**WRITTEN TASK:**
Reproduce each line exactly, including spacing and punctuation.

**SUPPLIED DATA:**
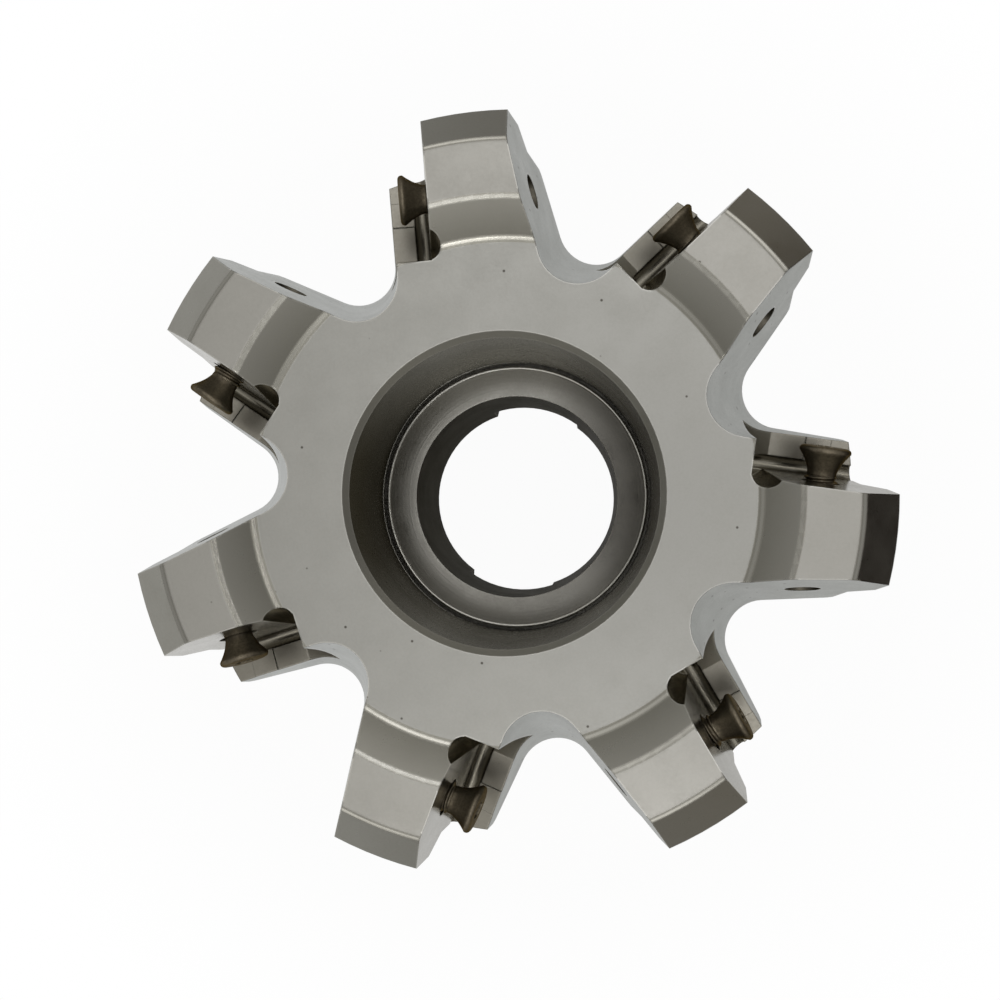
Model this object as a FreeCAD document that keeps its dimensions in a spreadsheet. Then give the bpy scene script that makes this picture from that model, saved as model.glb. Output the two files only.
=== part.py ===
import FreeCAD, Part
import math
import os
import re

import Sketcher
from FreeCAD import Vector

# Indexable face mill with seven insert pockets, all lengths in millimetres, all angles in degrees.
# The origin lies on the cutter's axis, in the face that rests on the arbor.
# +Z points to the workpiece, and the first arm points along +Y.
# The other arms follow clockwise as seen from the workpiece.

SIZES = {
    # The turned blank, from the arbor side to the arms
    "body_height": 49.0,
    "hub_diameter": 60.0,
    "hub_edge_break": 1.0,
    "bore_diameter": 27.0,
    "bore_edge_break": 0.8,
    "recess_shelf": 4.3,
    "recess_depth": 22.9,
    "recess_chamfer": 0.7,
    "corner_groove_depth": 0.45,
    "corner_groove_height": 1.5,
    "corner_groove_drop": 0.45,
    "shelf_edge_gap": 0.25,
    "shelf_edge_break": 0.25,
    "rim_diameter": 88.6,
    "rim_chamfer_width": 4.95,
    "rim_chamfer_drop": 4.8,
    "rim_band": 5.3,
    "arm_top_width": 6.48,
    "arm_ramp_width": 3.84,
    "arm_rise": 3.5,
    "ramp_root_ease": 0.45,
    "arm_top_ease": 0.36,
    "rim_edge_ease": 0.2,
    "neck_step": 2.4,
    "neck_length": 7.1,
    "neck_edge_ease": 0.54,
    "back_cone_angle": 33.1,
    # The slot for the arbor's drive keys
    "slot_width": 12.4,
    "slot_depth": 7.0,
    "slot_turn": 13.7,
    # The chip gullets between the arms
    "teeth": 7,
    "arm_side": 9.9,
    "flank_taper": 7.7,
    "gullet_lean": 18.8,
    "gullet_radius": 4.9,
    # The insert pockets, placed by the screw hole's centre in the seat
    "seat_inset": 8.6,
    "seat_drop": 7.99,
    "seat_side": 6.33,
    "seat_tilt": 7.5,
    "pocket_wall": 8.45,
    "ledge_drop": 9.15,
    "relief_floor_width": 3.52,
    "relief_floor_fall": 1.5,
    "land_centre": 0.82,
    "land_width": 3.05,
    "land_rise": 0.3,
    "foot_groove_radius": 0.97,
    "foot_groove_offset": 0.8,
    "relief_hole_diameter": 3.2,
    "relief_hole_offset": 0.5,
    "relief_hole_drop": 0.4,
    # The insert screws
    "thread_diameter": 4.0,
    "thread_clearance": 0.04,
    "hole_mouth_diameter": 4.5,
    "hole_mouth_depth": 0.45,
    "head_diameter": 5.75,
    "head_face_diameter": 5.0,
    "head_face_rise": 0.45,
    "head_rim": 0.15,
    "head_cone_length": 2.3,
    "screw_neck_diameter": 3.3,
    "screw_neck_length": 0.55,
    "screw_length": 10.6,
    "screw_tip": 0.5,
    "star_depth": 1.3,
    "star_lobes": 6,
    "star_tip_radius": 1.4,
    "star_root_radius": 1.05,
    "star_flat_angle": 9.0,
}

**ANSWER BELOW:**
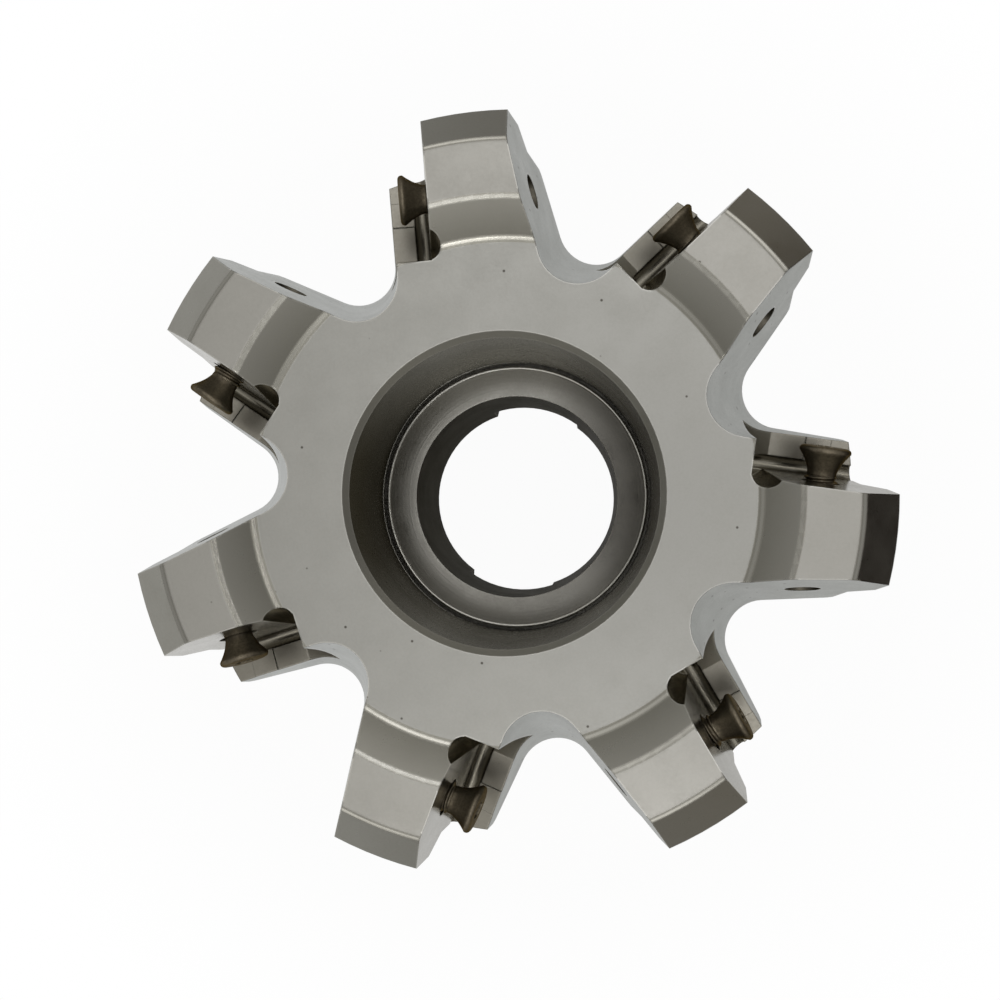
Model this object as a FreeCAD document that keeps its dimensions in a spreadsheet. Then give the bpy scene script that makes this picture from that model, saved as model.glb. Output the two files only.
=== part.py ===
import FreeCAD, Part
import math
import os
import re

import Sketcher
from FreeCAD import Vector

# Indexable face mill with seven insert pockets, all lengths in millimetres, all angles in degrees.
# The origin lies on the cutter's axis, in the face that rests on the arbor.
# +Z points to the workpiece, and the first arm points along +Y.
# The other arms follow clockwise as seen from the workpiece.

SIZES = {
    # The turned blank, from the arbor side to the arms
    "body_height": 49.0,
    "hub_diameter": 60.0,
    "hub_edge_break": 1.0,
    "bore_diameter": 27.0,
    "bore_edge_break": 0.8,
    "recess_shelf": 4.3,
    "recess_depth": 22.9,
    "recess_chamfer": 0.7,
    "corner_groove_depth": 0.45,
    "corner_groove_height": 1.5,
    "corner_groove_drop": 0.45,
    "shelf_edge_gap": 0.25,
    "shelf_edge_break": 0.25,
    "rim_diameter": 88.6,
    "rim_chamfer_width": 4.95,
    "rim_chamfer_drop": 4.8,
    "rim_band": 5.3,
    "arm_top_width": 6.48,
    "arm_ramp_width": 3.84,
    "arm_rise": 3.5,
    "ramp_root_ease": 0.45,
    "arm_top_ease": 0.36,
    "rim_edge_ease": 0.2,
    "neck_step": 2.4,
    "neck_length": 7.1,
    "neck_edge_ease": 0.54,
    "back_cone_angle": 33.1,
    # The slot for the arbor's drive keys
    "slot_width": 12.4,
    "slot_depth": 7.0,
    "slot_turn": 13.7,
    # The chip gullets between the arms
    "teeth": 7,
    "arm_side": 9.9,
    "flank_taper": 7.7,
    "gullet_lean": 18.8,
    "gullet_radius": 4.9,
    # The insert pockets, placed by the screw hole's centre in the seat
    "seat_inset": 8.6,
    "seat_drop": 7.99,
    "seat_side": 6.33,
    "seat_tilt": 7.5,
    "pocket_wall": 8.45,
    "ledge_drop": 9.15,
    "relief_floor_width": 3.52,
    "relief_floor_fall": 1.5,
    "land_centre": 0.82,
    "land_width": 3.05,
    "land_rise": 0.3,
    "foot_groove_radius": 0.97,
    "foot_groove_offset": 0.8,
    "relief_hole_diameter": 3.2,
    "relief_hole_offset": 0.5,
    "relief_hole_drop": 0.4,
    # The insert screws
    "thread_diameter": 4.0,
    "thread_clearance": 0.04,
    "hole_mouth_diameter": 4.5,
    "hole_mouth_depth": 0.45,
    "head_diameter": 5.75,
    "head_face_diameter": 5.0,
    "head_face_rise": 0.45,
    "head_rim": 0.15,
    "head_cone_length": 2.3,
    "screw_neck_diameter": 3.3,
    "screw_neck_length": 0.55,
    "screw_length": 10.6,
    "screw_tip": 0.5,
    "star_depth": 1.3,
    "star_lobes": 6,
    "star_tip_radius": 1.4,
    "star_root_radius": 1.05,
    "star_flat_angle": 9.0,
}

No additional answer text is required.